* STATED GOAL *
Would you quote the material below from its first line through the line containing "edge_chamfer = 3", exactly and with both ends included?

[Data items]
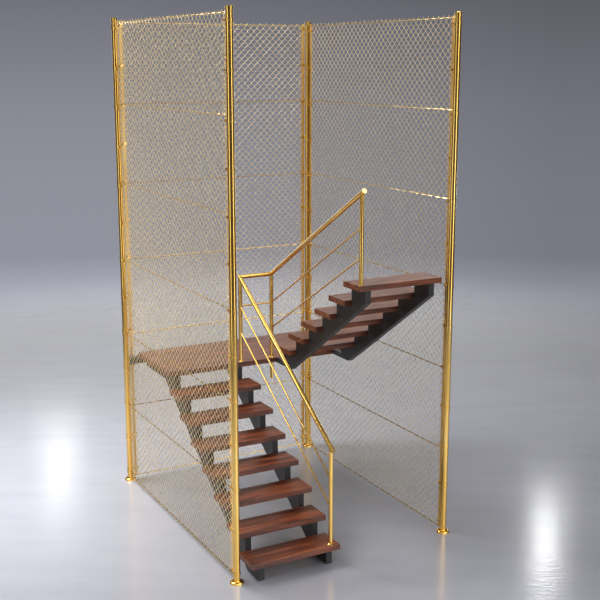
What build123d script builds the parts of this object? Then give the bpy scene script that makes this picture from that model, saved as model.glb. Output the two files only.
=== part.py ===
"""Half-turn staircase in a tall wire-fenced cage that is open at the front.

A lower flight climbs away from the open side, a landing turns it round, and an upper flight climbs
back. Timber treads sit on pairs of saw-tooth steel stringers, and a tube railing follows the well.
Lengths are in millimetres. While the pieces are made, x and y are measured from the axis of the
front left post; the last section moves the origin to the middle of the footprint, on the floor.
"""
from build123d import *
import math
import os

# Steps
riser = 180
going = 265
lower_steps = 7
upper_steps = 6
tread_length = 880
tread_depth = 285
tread_thickness = 50
edge_chamfer = 3

# Cage posts, on a rectangle
post_span_x = 2200
post_span_y = 2720
total_height = 4880
post_radius = 30
base_flange_radius = 62
base_flange_height = 25
base_flange_rim = 11
base_flange_neck = 42
base_flange_bulge = 4
cap_radius = 33.5
cap_dome_height = 11
cap_skirt = 24

# Places of the flights inside the cage
left_margin = 110
right_margin = 90
first_tread_front = -95
last_tread_front = 10
landing_depth = 880

# Stringers: box sections under the treads
stringer_width = 58
stringer_inset = 70
nosing = 30
throat = 99
arm_depth = 100
top_end_setback = 20

# Cross bearer under the back edge of the landing, tied to the back posts
bearer_width = 100
bearer_height = 60
bearer_wall = 4
bearer_end_gap = 10
bearer_behind_landing = 60

# Railing along the well
handrail_radius = 21
rail_post_radius = 20
mid_rail_radius = 8
rail_flange_radius = 31
rail_flange_height = 6
rail_inset_lower = 70
rail_inset_upper = 45
rail_post_setback = 55
handrail_height_first = 920
handrail_height_landing = 880
handrail_height_last = 815
handrail_overhang = 40
mid_rail_drops = (300, 570)
tail_length = 180

# Fence on the left, back and right
bar_offset = 60
bar_width = 30
bar_thickness = 6
bar_bottom = 28
bar_top = 4845
fabric_bottom = 25
fabric_top = 4855
fabric_thickness = 8
strand_width = 12
fabric_cells_high = 9
fabric_cells_side = 5
fabric_cells_back = 4
wire_size = 12
wire_first = 45
wire_spacing = 797
wire_count = 7
band_first = 90
band_spacing = 390
band_count = 13
band_height = 22
band_ear = 8
corner_band_lift = 30

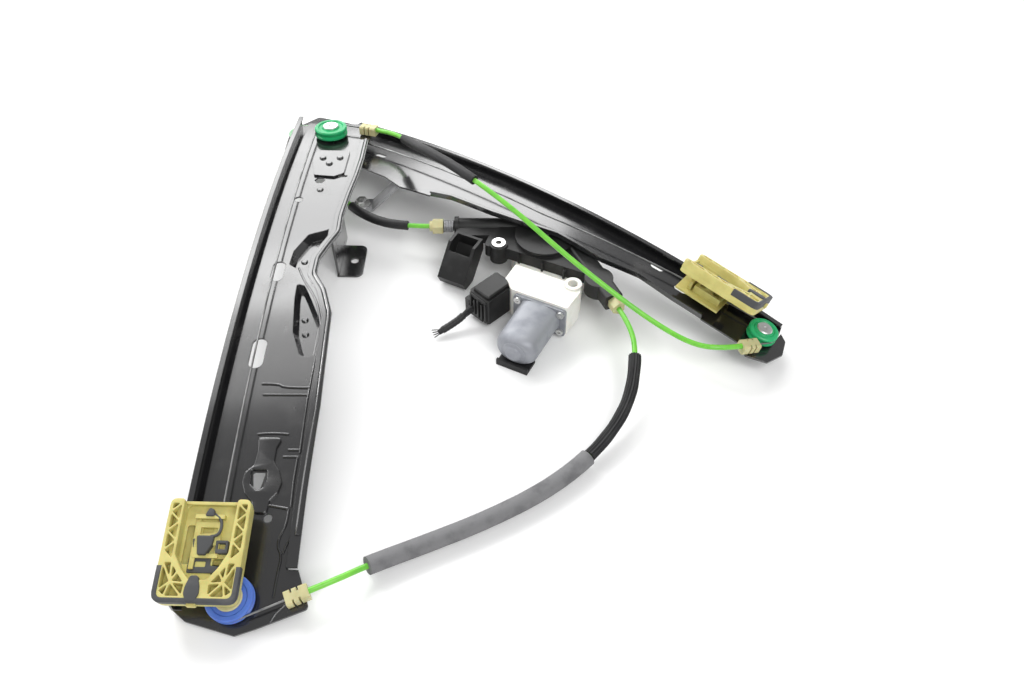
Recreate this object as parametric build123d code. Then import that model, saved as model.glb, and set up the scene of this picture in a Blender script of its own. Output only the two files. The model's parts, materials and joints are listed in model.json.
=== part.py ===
from build123d import *
import math
import os

# Window regulator: two bowed pressed-steel rails joined by cable conduits, with one
# carrier on each rail, a pulley at each rail end and a motor unit with the cable drum.
# Frame: +X along the width, +Y towards the upper rail ends, +Z up, floor at Z = 0.

# Shift that puts the origin under the middle of the part
ORIGIN_X = 4.33
ORIGIN_Y = -13.27

# Rails
RAIL_R = 1350.0
SHEET = 1.5
GUIDE_RISE = 9.0
GUIDE_LIP = 4.5
CHANNEL_DEPTH = 3.0
CHANNEL_WIDTH = 8.5
SHELF_RISE = 4.0
SHELF_WIDTH = 7.0
EDGE_RISE = 4.5
PRESS_DEPTH = 8.0
PANEL_DEPTH = 4.0
PAD_RISE = 2.5
PRESS_TAPER = 25.0
PRESS_LEAD = 1.0
DOME_SINK = 0.3
CORNER_R = 3.0
CORNER_SHARE = 0.45
CORNER_MIN = 0.1
BEND_LIMIT = 400.0
COLUMN_LOW = -60.0
COLUMN_HIGH = 60.0
BAND_WIDTH = 320.0

# Cable and pulleys
CABLE_R = 0.8
CABLE_KNOT_R = 0.84
CABLE_N = 6.5
CABLE_CLEAR = 0.12
PULLEY_T = 9.0
PULLEY_BASE = 2.0
GROOVE_DEPTH = 2.1
PULLEY_BORE = 4.05
AXLE_R = 4.0
RUN_GAP = 0.05
SEAT = 0.03
RIVET_HEAD_R = 8.0
RIVET_HEAD_T = 1.4
RIVET_FOOT_R = 6.5
RIVET_FOOT_T = 1.6
PULLEY_1_R = 16.5
PULLEY_1_LOW_R = 17.0
PULLEY_2_R = 16.5
PULLEY_2_LOW_R = 13.5
CABLE_1_W = 23.0
CABLE_1_LOW_W = 27.5
CABLE_2_W = 34.5
CABLE_2_LOW_W = 9.6

# Conduit end fittings
FIT_L = 17.0
FIT_W = 11.0
FIT_BASE = 0.6
FIT_H = 9.2
FIT_NOTCH = 1.4
FIT_NOTCH_DEPTH = 3.0
FIT_SOCKET = 4.0
CONDUIT_R = 2.3
SOCKET_GAP = 0.05

HEAD_1_TOP = -16.0
HEAD_1_LOW = 24.0
HEAD_2_TOP = -58.0
HEAD_2_LOW = 33.0
REACH_1_TOP = 36.0
REACH_1_LOW = 44.0
REACH_2_TOP = 26.0
REACH_2_LOW = 21.0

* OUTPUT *
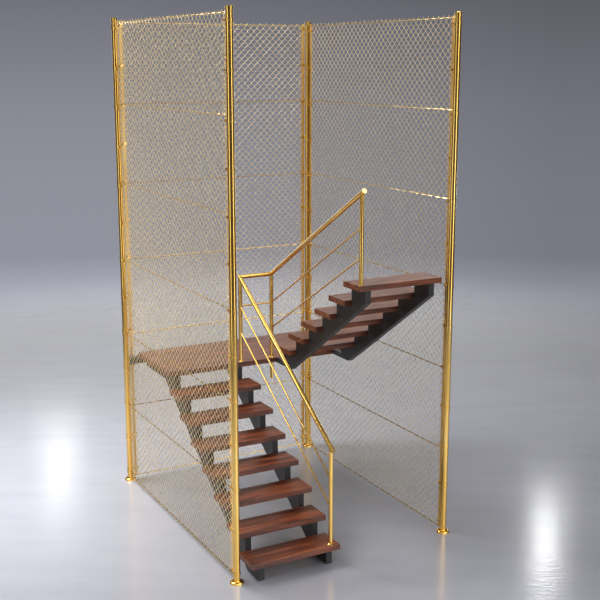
What build123d script builds the parts of this object? Then give the bpy scene script that makes this picture from that model, saved as model.glb. Output the two files only.
=== part.py ===
"""Half-turn staircase in a tall wire-fenced cage that is open at the front.

A lower flight climbs away from the open side, a landing turns it round, and an upper flight climbs
back. Timber treads sit on pairs of saw-tooth steel stringers, and a tube railing follows the well.
Lengths are in millimetres. While the pieces are made, x and y are measured from the axis of the
front left post; the last section moves the origin to the middle of the footprint, on the floor.
"""
from build123d import *
import math
import os

# Steps
riser = 180
going = 265
lower_steps = 7
upper_steps = 6
tread_length = 880
tread_depth = 285
tread_thickness = 50
edge_chamfer = 3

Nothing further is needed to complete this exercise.